What’s more, at his second coming, Yeshua will destroy the “man” with whom his wife (Israel) had the adulterous relationship; that is, Babylon the Great along with all of its false religious systems which have come to us down through the ages. Satan, the head of this evil counterfeit system, will be cast into the bottomless pit.
As we can see, the righteous requirements of the Torah will be fulfilled. Yeshua will be able to legally remarry his Israelite wife, and the death penalty for adultery will have been paid for both the adulterous woman and the man with whom she had the relationship.
Messiah Yeshua is presently betrothed to his bride (the spiritual body Torah-keeping saints (see Rev 12:17; 14:12; 19:7–9) whom he has redeemed and sanctified by his blood from her state of spiritual harlotry. This bride awaits his return from his Father’s house where he will claim her as his own and take her as his full-fledged wife. She awaits the wedding feast that will last for 1000 years. This is the true good news (gospel) of the kingdom of Elohim!

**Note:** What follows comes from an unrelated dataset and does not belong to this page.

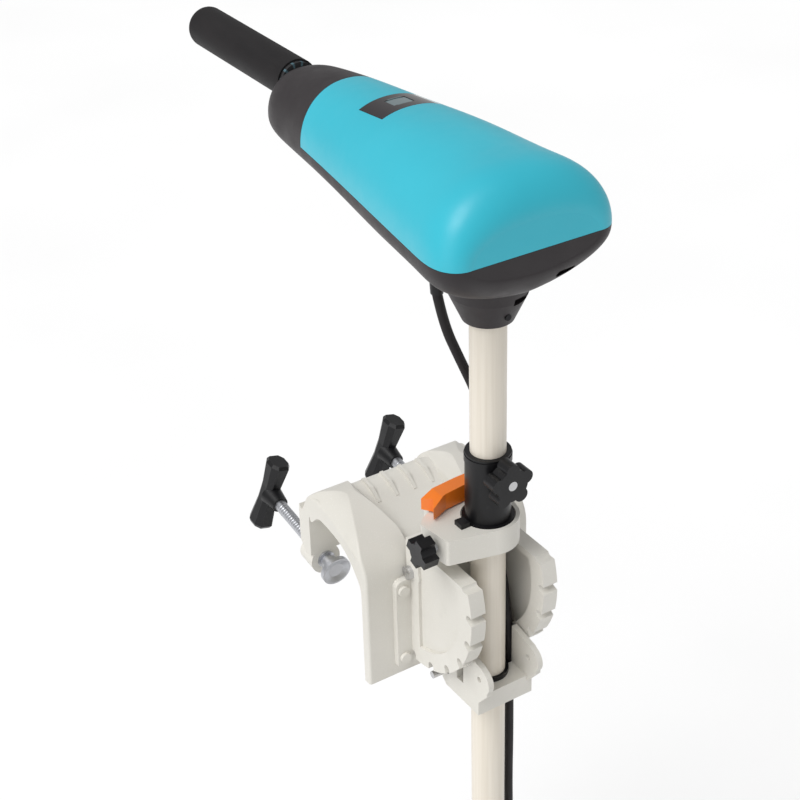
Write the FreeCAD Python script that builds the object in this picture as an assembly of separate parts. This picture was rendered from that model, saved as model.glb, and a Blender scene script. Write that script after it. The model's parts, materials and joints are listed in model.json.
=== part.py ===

The deeper message of the gospel that many have missed, yet in no way contradicts the standard gospel message that has been taught in the church world for nearly 2000 years, involves the divorce of YHVH from his first wife Israel and the remarriage of himself to his first wife. This is a message of redemption, reconciliation and love which involves YHVH bringing his people out of spiritual adultery, slavery and captivity where they had been dispersed and downtrodden. This love story is the theme of the book of Hosea and is embodied in YHVH’s seven biblical holidays. They are the whole plan of salvation or redemption for Israel.